> [MATERIAL PROVIDED]:
▬▬▬
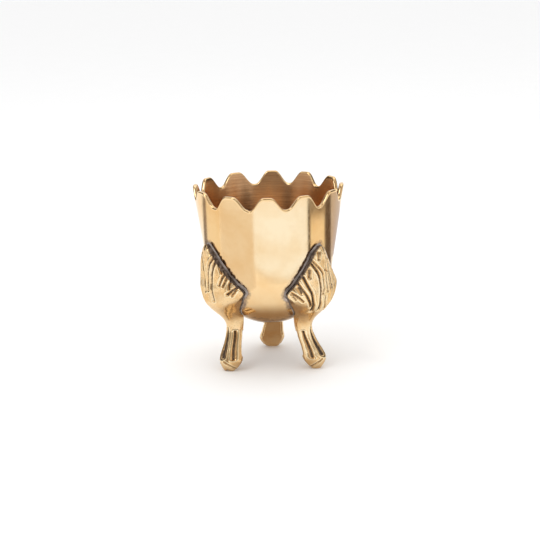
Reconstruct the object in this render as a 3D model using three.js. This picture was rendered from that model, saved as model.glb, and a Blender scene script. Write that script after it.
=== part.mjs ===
// Small footed brass cup: a turned, round-bottomed cup with a scalloped rim, standing on three cast
// legs that are soft-soldered to its wall. Millimetres, +Z up. The origin is on the floor, on the
// cup's axis. Azimuth 0 is the front (-Y) and grows towards +X.
import * as THREE from "three";

// ---- Driving dimensions ----
const TOTAL_HEIGHT = 100; // floor to the tips of the rim's lobes
const BOWL_RADIUS = 34.2; // outside of the round bottom
const BOWL_CENTRE_HEIGHT = 57.1;
const WALL = 2.2;
const WALL_ANGLE = THREE.MathUtils.degToRad(8.6); // lean of the straight wall from the axis
const CUP_FLOOR_RADIUS = 9; // flat faced by the lathe inside the bottom
const LOBE_DEPTH = 7; // lobe tip to the bottom of the notch beside it
const NOTCH_SHARE = 0.045; // a notch is level for this share of a lobe's width, then rises
const LOBE_SHARE = 0.4; // and reaches the round top of the lobe at this share
const LOBE_ROUNDING = 0.12; // share of the depth that the top's own curve takes
const LOBE_WIDTHS = [29, 29, 30, 30, 32, 28, 29, 32, 29, 28, 34, 30]; // degrees, filed by hand
const FIRST_LOBE_AZIMUTH = -1.2; // degrees, centre of the first lobe
const FILED_FROM = TOTAL_HEIGHT - LOBE_DEPTH - 3; // below this the wall is as it was turned
const CUP_SEGMENTS = 84; // round the cup
const JOINT_GAP = 0.3; // left between pieces that solder holds together
const BEAD_WIDTH = 1.9; // solder drawn out over the cup beside a leg
const BEAD_HEIGHT = 0.9;

// Where each leg is soldered on. Lean tips the leg in its own plane, its top towards a lower azimuth.
// Slim is the share of the thigh's width that is left on the side of the higher azimuth.
const LEGS = [
  { name: "front_right", azimuth: 46.8, lean: 3.5, slim: 0.68 },
  { name: "front_left", azimuth: -61, lean: 0.5, slim: 1 },
  { name: "back", azimuth: 176.2, lean: -2, slim: 1 },
];
const SLIM_FROM = 38; // height where a leg starts to slim
const SLIM_TO = 62;
const LEAN_PIVOT_HEIGHT = 46; // the legs tip about this height

// The leg's sections, from the sole to the tip of the thigh. inner, edge and outer are radii from the
// cup's axis: the back face, the shoulder of the side wall, and the crest. base and face are half
// widths along the arc, at the back face and at the shoulder. sway moves the section along the arc.
// inner is null where the leg fits the cup. The first section is below the floor: the sole is filed flat.
const STATIONS = [
  { z: -0.4, inner: 27.4, edge: 28.6, outer: 31.2, base: 2.0, face: 2.6, sway: 3.0 },
  { z: 2.2, inner: 25.6, edge: 27.4, outer: 33.0, base: 4.2, face: 5.2, sway: 2.9 },
  { z: 5.5, inner: 24.4, edge: 26.8, outer: 34.0, base: 6.0, face: 7.0, sway: 2.8 },
  { z: 10, inner: 23.6, edge: 25.8, outer: 32.6, base: 5.7, face: 6.3, sway: 2.2 },
  { z: 14.5, inner: 22.4, edge: 24.6, outer: 30.2, base: 5.0, face: 5.5, sway: 1.4 },
  { z: 18.5, inner: 21.2, edge: 23.4, outer: 28.6, base: 4.6, face: 5.0, sway: 0.7 },
  { z: 22, inner: 20.6, edge: 22.9, outer: 27.8, base: 4.6, face: 4.8, sway: 0.3 },
  { z: 26.5, inner: 20.4, edge: 23.2, outer: 28.5, base: 5.2, face: 4.9, sway: 0.3 },
  { z: 30, inner: null, edge: 25.2, outer: 31.2, base: 6.5, face: 5.6, sway: 0.5 },
  { z: 33, inner: null, edge: 28.2, outer: 34.6, base: 9.2, face: 6.8, sway: 0.7 },
  { z: 36.5, inner: null, edge: 31.6, outer: 38.0, base: 13.0, face: 10.0, sway: 0.9 },
  { z: 39.5, inner: null, edge: 33.4, outer: 39.8, base: 16.2, face: 13.8, sway: 1.2 },
  { z: 43, inner: null, edge: 34.8, outer: 40.3, base: 18.8, face: 18.2, sway: 1.4 },
  { z: 46.5, inner: null, edge: 35.6, outer: 40.6, base: 21.2, face: 21.6, sway: 1.5 },
  { z: 49.2, inner: null, edge: 36.2, outer: 40.6, base: 19.2, face: 19.4, sway: 1.3 },
  { z: 52, inner: null, edge: 36.8, outer: 40.4, base: 16.8, face: 17.2, sway: 1.0 },
  { z: 55, inner: null, edge: 37.4, outer: 40.5, base: 14.4, face: 14.6, sway: 0.8 },
  { z: 58, inner: null, edge: 38.0, outer: 40.5, base: 12.0, face: 12.2, sway: 0.6 },
  { z: 64.5, inner: null, edge: 38.8, outer: 40.4, base: 7.0, face: 7.0, sway: 0.2 },
  { z: 68.4, inner: null, edge: 39.1, outer: 40.1, base: 4.2, face: 4.2, sway: 0 },
  { z: 71, inner: null, edge: 39.1, outer: 39.5, base: 1.2, face: 1.2, sway: 0 },
];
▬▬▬
> [REQUEST]: Emit, unaltered, the lines from the top of the listing down through the line that holds "import * as"; emit nothing else.

> [FULL OUTPUT]:
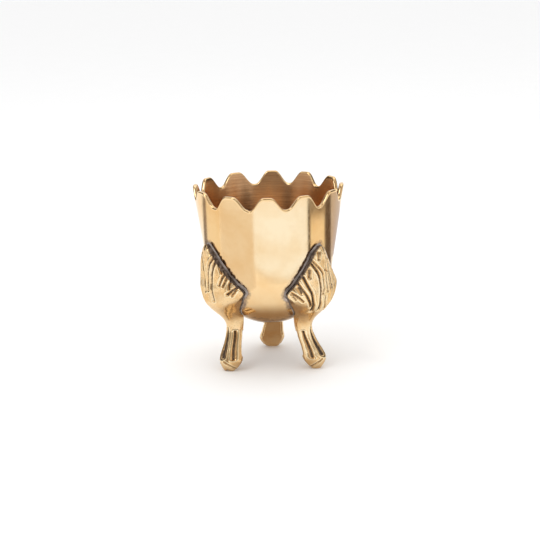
Reconstruct the object in this render as a 3D model using three.js. This picture was rendered from that model, saved as model.glb, and a Blender scene script. Write that script after it.
=== part.mjs ===
// Small footed brass cup: a turned, round-bottomed cup with a scalloped rim, standing on three cast
// legs that are soft-soldered to its wall. Millimetres, +Z up. The origin is on the floor, on the
// cup's axis. Azimuth 0 is the front (-Y) and grows towards +X.
import * as THREE from "three";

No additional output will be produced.